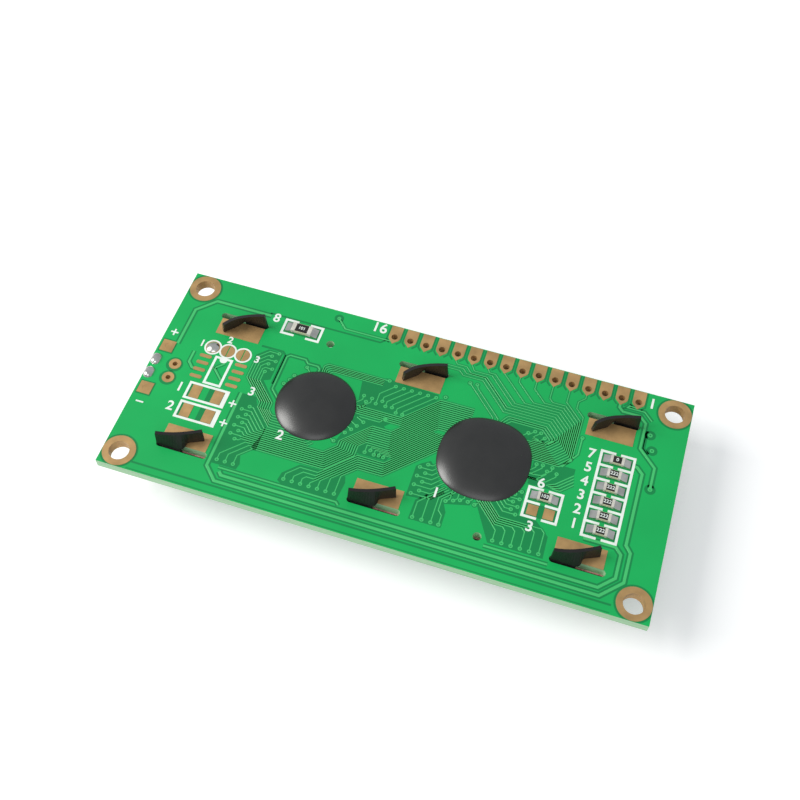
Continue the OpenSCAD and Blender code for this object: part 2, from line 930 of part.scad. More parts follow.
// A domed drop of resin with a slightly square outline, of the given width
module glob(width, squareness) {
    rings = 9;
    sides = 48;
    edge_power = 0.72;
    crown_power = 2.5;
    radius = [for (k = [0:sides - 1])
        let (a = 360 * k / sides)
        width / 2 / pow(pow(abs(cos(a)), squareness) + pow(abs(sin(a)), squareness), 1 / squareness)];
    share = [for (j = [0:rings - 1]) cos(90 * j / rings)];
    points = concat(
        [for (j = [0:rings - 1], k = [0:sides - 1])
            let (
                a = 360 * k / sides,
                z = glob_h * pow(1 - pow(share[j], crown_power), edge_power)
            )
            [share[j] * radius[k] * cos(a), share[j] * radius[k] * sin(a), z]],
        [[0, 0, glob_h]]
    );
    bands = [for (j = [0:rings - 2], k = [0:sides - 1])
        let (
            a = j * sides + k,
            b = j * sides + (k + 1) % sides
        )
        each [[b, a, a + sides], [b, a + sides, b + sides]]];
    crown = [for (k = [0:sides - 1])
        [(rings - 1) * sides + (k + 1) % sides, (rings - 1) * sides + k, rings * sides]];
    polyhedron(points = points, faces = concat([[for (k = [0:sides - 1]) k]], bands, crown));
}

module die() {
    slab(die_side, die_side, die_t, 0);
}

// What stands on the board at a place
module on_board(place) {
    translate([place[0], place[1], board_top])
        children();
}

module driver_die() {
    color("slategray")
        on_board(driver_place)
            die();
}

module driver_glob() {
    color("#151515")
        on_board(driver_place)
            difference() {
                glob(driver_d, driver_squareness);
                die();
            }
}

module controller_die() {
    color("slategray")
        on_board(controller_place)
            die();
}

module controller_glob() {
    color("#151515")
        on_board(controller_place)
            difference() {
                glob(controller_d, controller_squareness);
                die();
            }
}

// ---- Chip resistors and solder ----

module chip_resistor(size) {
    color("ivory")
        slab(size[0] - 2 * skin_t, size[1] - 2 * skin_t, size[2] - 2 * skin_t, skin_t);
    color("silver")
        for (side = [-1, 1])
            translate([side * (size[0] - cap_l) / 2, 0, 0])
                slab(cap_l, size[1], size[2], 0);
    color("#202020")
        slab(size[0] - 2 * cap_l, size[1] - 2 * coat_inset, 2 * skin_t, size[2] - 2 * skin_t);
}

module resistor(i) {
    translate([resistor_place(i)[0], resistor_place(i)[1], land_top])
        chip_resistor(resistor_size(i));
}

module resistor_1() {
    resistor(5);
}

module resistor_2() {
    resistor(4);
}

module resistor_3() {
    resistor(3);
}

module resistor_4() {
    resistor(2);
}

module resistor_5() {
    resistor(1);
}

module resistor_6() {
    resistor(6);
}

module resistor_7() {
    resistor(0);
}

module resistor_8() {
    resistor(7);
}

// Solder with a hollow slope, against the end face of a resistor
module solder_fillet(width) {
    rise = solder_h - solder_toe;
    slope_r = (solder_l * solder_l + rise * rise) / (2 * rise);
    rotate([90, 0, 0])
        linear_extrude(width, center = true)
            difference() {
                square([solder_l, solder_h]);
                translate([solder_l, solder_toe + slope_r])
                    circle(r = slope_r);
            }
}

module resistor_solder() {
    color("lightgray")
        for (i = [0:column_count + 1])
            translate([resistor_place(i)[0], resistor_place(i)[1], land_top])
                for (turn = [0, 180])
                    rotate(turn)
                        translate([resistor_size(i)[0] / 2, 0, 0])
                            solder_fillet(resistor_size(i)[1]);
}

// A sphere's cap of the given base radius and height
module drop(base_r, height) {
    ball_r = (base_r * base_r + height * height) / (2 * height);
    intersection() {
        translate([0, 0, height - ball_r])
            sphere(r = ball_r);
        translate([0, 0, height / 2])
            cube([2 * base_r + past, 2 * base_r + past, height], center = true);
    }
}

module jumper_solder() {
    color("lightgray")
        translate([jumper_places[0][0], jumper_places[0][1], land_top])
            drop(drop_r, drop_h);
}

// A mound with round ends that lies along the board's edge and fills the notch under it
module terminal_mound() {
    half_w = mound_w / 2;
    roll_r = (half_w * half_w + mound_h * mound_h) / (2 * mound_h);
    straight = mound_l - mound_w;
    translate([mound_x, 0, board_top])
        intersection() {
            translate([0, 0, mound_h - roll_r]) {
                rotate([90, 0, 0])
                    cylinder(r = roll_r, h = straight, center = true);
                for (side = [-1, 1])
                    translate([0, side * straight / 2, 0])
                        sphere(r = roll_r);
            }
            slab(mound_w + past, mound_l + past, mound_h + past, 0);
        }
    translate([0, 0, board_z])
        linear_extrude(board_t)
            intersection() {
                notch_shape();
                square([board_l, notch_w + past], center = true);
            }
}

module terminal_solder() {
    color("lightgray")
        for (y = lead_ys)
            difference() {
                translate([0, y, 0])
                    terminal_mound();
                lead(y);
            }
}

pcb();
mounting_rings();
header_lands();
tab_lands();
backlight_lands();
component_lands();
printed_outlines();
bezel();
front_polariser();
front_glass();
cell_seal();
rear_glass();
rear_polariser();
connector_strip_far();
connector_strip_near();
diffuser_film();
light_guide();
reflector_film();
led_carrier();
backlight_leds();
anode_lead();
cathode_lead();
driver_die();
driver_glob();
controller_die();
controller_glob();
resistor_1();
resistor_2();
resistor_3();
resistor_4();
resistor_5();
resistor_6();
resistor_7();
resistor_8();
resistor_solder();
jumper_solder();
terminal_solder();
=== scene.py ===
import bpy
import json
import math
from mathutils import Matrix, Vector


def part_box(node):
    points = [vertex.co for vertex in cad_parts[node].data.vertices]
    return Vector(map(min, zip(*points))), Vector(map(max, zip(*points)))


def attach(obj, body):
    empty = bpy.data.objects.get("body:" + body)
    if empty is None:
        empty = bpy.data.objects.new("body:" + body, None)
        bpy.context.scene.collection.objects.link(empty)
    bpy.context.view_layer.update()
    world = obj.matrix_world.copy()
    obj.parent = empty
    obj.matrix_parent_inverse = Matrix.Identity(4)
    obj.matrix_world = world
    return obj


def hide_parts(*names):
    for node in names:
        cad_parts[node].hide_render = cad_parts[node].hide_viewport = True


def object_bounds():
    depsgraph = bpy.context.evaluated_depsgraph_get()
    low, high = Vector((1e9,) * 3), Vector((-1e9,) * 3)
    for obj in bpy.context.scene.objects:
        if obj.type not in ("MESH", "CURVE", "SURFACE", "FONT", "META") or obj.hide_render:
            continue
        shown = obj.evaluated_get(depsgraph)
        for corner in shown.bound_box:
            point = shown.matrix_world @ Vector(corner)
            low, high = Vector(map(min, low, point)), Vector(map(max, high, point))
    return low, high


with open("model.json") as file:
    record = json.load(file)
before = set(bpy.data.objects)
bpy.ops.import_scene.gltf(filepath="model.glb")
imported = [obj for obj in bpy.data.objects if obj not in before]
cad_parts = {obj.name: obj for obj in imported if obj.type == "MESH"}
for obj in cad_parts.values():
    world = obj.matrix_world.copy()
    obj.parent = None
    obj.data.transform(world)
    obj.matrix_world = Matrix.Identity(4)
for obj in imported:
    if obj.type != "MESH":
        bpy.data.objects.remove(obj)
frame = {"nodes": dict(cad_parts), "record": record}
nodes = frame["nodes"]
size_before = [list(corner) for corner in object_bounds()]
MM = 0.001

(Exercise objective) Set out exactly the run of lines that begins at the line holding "driver_glob();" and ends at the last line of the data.

(Solution)
driver_glob();
controller_die();
controller_glob();
resistor_1();
resistor_2();
resistor_3();
resistor_4();
resistor_5();
resistor_6();
resistor_7();
resistor_8();
resistor_solder();
jumper_solder();
terminal_solder();
=== scene.py ===
import bpy
import json
import math
from mathutils import Matrix, Vector


def part_box(node):
    points = [vertex.co for vertex in cad_parts[node].data.vertices]
    return Vector(map(min, zip(*points))), Vector(map(max, zip(*points)))


def attach(obj, body):
    empty = bpy.data.objects.get("body:" + body)
    if empty is None:
        empty = bpy.data.objects.new("body:" + body, None)
        bpy.context.scene.collection.objects.link(empty)
    bpy.context.view_layer.update()
    world = obj.matrix_world.copy()
    obj.parent = empty
    obj.matrix_parent_inverse = Matrix.Identity(4)
    obj.matrix_world = world
    return obj


def hide_parts(*names):
    for node in names:
        cad_parts[node].hide_render = cad_parts[node].hide_viewport = True


def object_bounds():
    depsgraph = bpy.context.evaluated_depsgraph_get()
    low, high = Vector((1e9,) * 3), Vector((-1e9,) * 3)
    for obj in bpy.context.scene.objects:
        if obj.type not in ("MESH", "CURVE", "SURFACE", "FONT", "META") or obj.hide_render:
            continue
        shown = obj.evaluated_get(depsgraph)
        for corner in shown.bound_box:
            point = shown.matrix_world @ Vector(corner)
            low, high = Vector(map(min, low, point)), Vector(map(max, high, point))
    return low, high


with open("model.json") as file:
    record = json.load(file)
before = set(bpy.data.objects)
bpy.ops.import_scene.gltf(filepath="model.glb")
imported = [obj for obj in bpy.data.objects if obj not in before]
cad_parts = {obj.name: obj for obj in imported if obj.type == "MESH"}
for obj in cad_parts.values():
    world = obj.matrix_world.copy()
    obj.parent = None
    obj.data.transform(world)
    obj.matrix_world = Matrix.Identity(4)
for obj in imported:
    if obj.type != "MESH":
        bpy.data.objects.remove(obj)
frame = {"nodes": dict(cad_parts), "record": record}
nodes = frame["nodes"]
size_before = [list(corner) for corner in object_bounds()]
MM = 0.001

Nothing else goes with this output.